Predicting which intelligence cuts will be made is complicated by secrecy and politics.
On one level, those who would seek to protect the intelligence budget are at a disadvantage compared with defenders of the military budget.
While members of the Armed Services panels — as well as defense contractors and Pentagon officials — have been campaigning publicly to preserve specific programs and categories of spending, lawmakers on the Intelligence panels are limited in what they can say, aside from broad warnings not to cut intelligence spending too deeply for fear of repeating the mistakes of the 1990s, Lowenthal said.
And they might not be as inclined anyway, he said. The size of the defense budget, the number of jobs created by major acquisitions and the presence of military constituencies throughout the country means that every congressional district is affected by defense cuts more acutely than the smaller number affected by intelligence cuts.
“Who lobbies for the analysts?” Lowenthal asks, knowing that only a handful of lawmakers count intelligence personnel as voters, primarily in Maryland and Virginia.
On the other hand, there is significant overlap between some of the biggest defense contractors — Lockheed Martin Corp., Northrop Grumman Corp., Boeing Co. — and some of the top intelligence contractors for the biggest-ticket items in the spy budget. And Lowenthal says those contractors can more easily flex their muscles when they can do so in secret, in part because there are so few experts in Congress who can counter their arguments.
Indeed, Peterson says, the secretive nature of intelligence spending puts an increasing burden on Congress to find cuts, because outside watchdogs can’t adequately scrutinize the budget.
And more broadly, national security spending is harder to cut right now because of GOP support and because it’s still politically popular.
Veil of Secrecy Makes It Hard to Identify Intelligence Cuts
“Who would argue in favor of waste, fraud and abuse?” asks John Pike, director of GlobalSecurity.org, an organization that follows national security issues. “That’s not the problem. That’s just at the margin. The problem is that we have a national security establishment whose size is a factor of how much money it can get out of the Congress.”
Although the intelligence budget surely won’t go untouched in the deficit debate, it is unlikely, for political and pragmatic reasons, to see any major cuts soon. Even with al Qaeda leader Osama bin Laden out of the picture, lawmakers appear acutely aware of the lessons from the 1990s, when downsized intelligence budgets are thought to have contributed to the failure to prevent the attacks on the World Trade Center and the Pentagon. And some of the budget-saving maneuvers under discussion, such as consolidating the information technology systems of the various spy agencies, could take years to implement.

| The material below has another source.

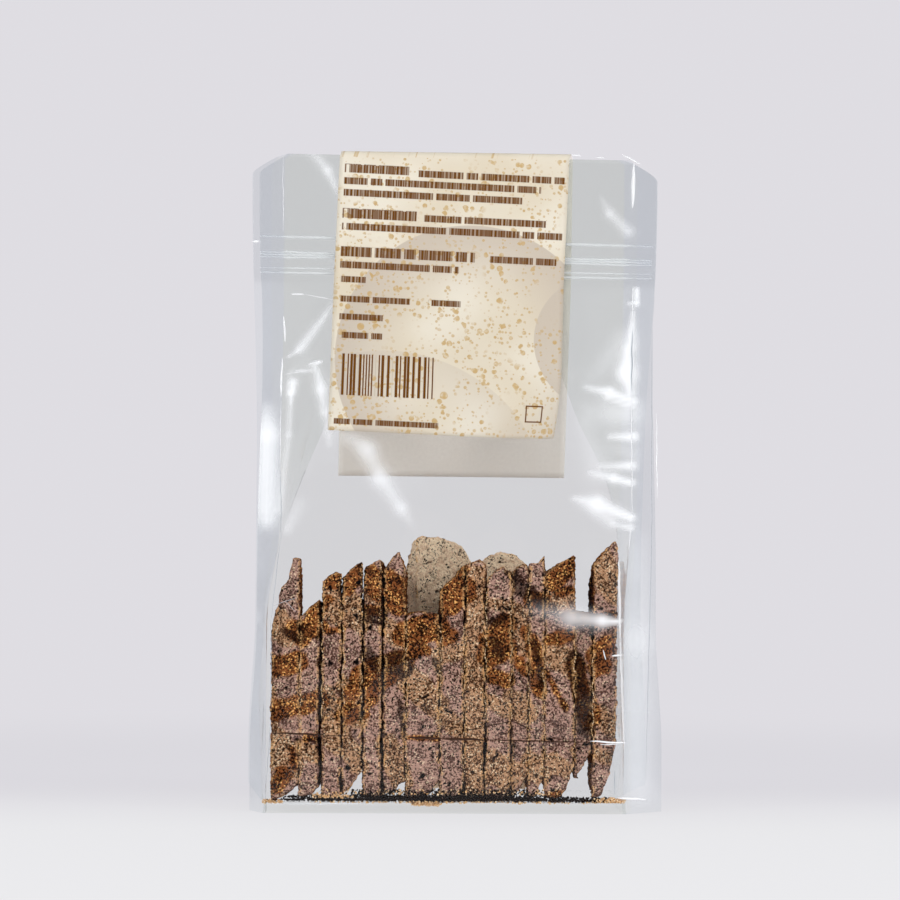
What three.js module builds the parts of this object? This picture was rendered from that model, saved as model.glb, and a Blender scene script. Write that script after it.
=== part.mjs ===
// A filled flat-bottomed zip pouch of biscuit slices, with a folded paper label over its top edge.
// Millimetres, +Z up, front towards -Y, origin at the middle of the base.

import * as THREE from "three";

// Driving dimensions
const WIDTH = 131.4; // over the corner seals
const HEIGHT = 211; // stood on its base
const BASE_DEPTH = 60; // front to back at the floor
const FILL_HEIGHT = 84; // top of the slices
const FILL_DEPTH = 56; // front to back there, at the corners
const SHOULDER_ROUNDING = 8; // where the walls turn in above the slices
const HEADER_THICKNESS = 2; // both walls pressed together above the zip
const FIN_THICKNESS = 0.8; // a sealed corner edge
const FIN_FOOT = 4; // the corner edges narrow down to the floor
const FIN_LEAST = 1; // width of a corner edge at the floor and in the header's corners
// Middle to corner fold: down at the slices, up at the zip, and the heights between which it changes
const CORNER_LEFT = { low: 60.6, high: 56.6, from: 60, to: 92 };
const CORNER_RIGHT = { low: 53.6, high: 56.4, from: 60, to: 105 };
const WAIST = { depth: 2.05, from: 20, full: 62, until: 115, to: 200 }; // the outer edges draw in between
const BACK_SHIFT = 2.6; // the back panel sits this much to the left of the front one at the zip
const GUSSET_FOLD = 28; // how far each side folds in where the pouch closes
const GUSSET_START = 10; // below the top of the slices
const PANEL_BULGE = 3; // how far front and back belly out
const SIDE_BULGE = 1.2;
const BASE_DRIFT = -0.2; // sideways, at the floor
const TOP_LEAN = -0.2; // more of it at the top edge
const TOP_SLOPE = 0.01; // fall of the top edge to the right, as a ratio
const TOP_CORNER = { across: 10, down: 6.5, bend: 1.35 }; // cut of the header's corners, nearly straight

// Zip
const ZIP_HEIGHT = 178; // middle of the closing track
const ZIP_TRACK = { width: 2.6, relief: 0.8 };
const ZIP_RIB = { width: 0.8, relief: 0.4 };
const ZIP_RIBS = [5.7, -4, -5.8]; // guide ribs above and below the track
const ZIP_EDGE = 0.25; // slope at the side of a track or rib
const ZIP_LOWEST = 170; // front and back meet here

// Fold line that the base panel leaves around the pouch
const CREASE = { height: 24, width: 3, relief: 0.7 };

// Label
const LABEL_WIDTH = 74.5;
const LABEL_THICKNESS = 0.6;
const LABEL_GAP = { top: 0.5, zip: ZIP_TRACK.relief + 0.4, reach: 8, end: 4 }; // off header and zip
const LABEL_FRONT_LOW = 120.5;
const LABEL_BACK_LOW = 107;
const LABEL_TILT = { front: 0.041, fold: 0.004, reach: 10 }; // radians, falling to the right
const LABEL_MIDDLE = -0.6;
const LABEL_FOLD = { start: 1, below: 0.3, rise: 1.5 }; // the turn over the top edge
const LABEL_CURL = { reach: 26, lift: 4 }; // lower right corner, off the pouch
const LABEL_BACK = { shift: 1.3, spread: 0.036 }; // the back half lies to the right, more so lower down

// Steps of the faceted forms
const PANEL_STEPS = 16;
const GUSSET_STEPS = 8;
const HEIGHT_STEP = 8;
const CORNER_STEPS = 5;
const LABEL_STEPS = { along: 14, turn: 8, across: 10 };

const lerp = THREE.MathUtils.lerp;
const clamp = THREE.MathUtils.clamp;
const smooth = THREE.MathUtils.smoothstep;

/** The smaller of two values, with the corner between them rounded over the reach. */
function softMin(a, b, reach) {
  const overlap = Math.max(reach - Math.abs(a - b), 0);
  return Math.min(a, b) - (overlap * overlap) / (4 * reach);
}

/** Relief of a raised band across the pouch, with a short slope at each side. */
function band(z, middle, { width, relief }) {
  return relief * clamp((width / 2 + ZIP_EDGE - Math.abs(z - middle)) / ZIP_EDGE, 0, 1);
}

/** Front to back at a corner: nearly straight past the slices, then closing to the zip. */
function depthAt(z) {
  const filled = lerp(BASE_DEPTH, FILL_DEPTH, z / FILL_HEIGHT);
  const fall = (FILL_DEPTH - HEADER_THICKNESS) / (ZIP_LOWEST - FILL_HEIGHT);
  const closing = HEADER_THICKNESS + fall * (ZIP_LOWEST - z);
  return Math.max(softMin(filled, closing, SHOULDER_ROUNDING), HEADER_THICKNESS);
}

/** How much of the back panel's shift there is at a height. */
function shiftShare(z) {
  return smooth(z, FILL_HEIGHT, ZIP_LOWEST);
}

/** How far the outer edges are drawn in at a height. */
function waistAt(z) {
  return WAIST.depth * smooth(z, WAIST.from, WAIST.full) * (1 - smooth(z, WAIST.until, WAIST.to));
}

/** Corner folds and outer seal edges at a height, before the drift and the back panel's shift. */
function sidesAt(z) {
  const rise = clamp((z - (HEIGHT - TOP_CORNER.down)) / TOP_CORNER.down, 0, 1);
  const cut = TOP_CORNER.across * rise ** TOP_CORNER.bend;
  const outer = WIDTH / 2 - waistAt(z) - (BACK_SHIFT / 2) * shiftShare(z) - cut;
  const foot = clamp(z / FIN_FOOT, 0, 1);
  const corner = ({ low, high, from, to }) => Math.min(lerp(low, high, smooth(z, from, to)), outer - FIN_LEAST);
  const left = corner(CORNER_LEFT);
  const right = corner(CORNER_RIGHT);
  return {
    left: -left,
    right,
    leftEdge: -lerp(left + FIN_LEAST, outer, foot),
    rightEdge: lerp(right + FIN_LEAST, outer, foot),
  };
}

/** How far the front or back stands out from the middle plane. */
function panelAt(x, z) {
  const { left, right } = sidesAt(z);
  const across = clamp((2 * (x - left)) / (right - left) - 1, -1, 1);
  const belly = PANEL_BULGE * Math.sin(Math.PI * clamp(z / ZIP_LOWEST, 0, 1));
  return depthAt(z) / 2 + belly * (1 - across * across);
}

/** Zip track and ribs stand out, and the base fold is pressed in. */
function reliefAt(z) {
  const ribs = ZIP_RIBS.reduce((sum, rise) => sum + band(z, ZIP_HEIGHT + rise, ZIP_RIB), 0);
  const fold = 1 - Math.min(Math.abs(z - CREASE.height) / (CREASE.width / 2), 1);
  return band(z, ZIP_HEIGHT, ZIP_TRACK) + ribs - CREASE.relief * fold;
}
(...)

Hayden also says the Obama administration seems inclined to protect intelligence funding because of its approach to military operations and strikes against terrorists.
“When you look at this administration, there certainly is a tendency to rely on intelligence and JSOC [Joint Special Operations Command] and not do the big force-on-force, men-and-metal kind of thing,” Hayden says.
But the political winds could shift if there are no successful terrorist attacks in the coming years, the wars in Iraq and Afghanistan wind down and people keep suffering in a poor economy. Then, voters could once more clamor for the same kind of “peace dividend” that saw funding shift from national security to domestic priorities in the 1970s and 1990s.
As Hayden was fond of saying when he led the CIA during the Bush administration, which came under fire from critics for some of its aggressive anti-terrorism policies: “We’re accused of doing too much when Americans feel safe and not doing enough when they no longer feel safe.”
He adds, “You can apply that to the budget, too.”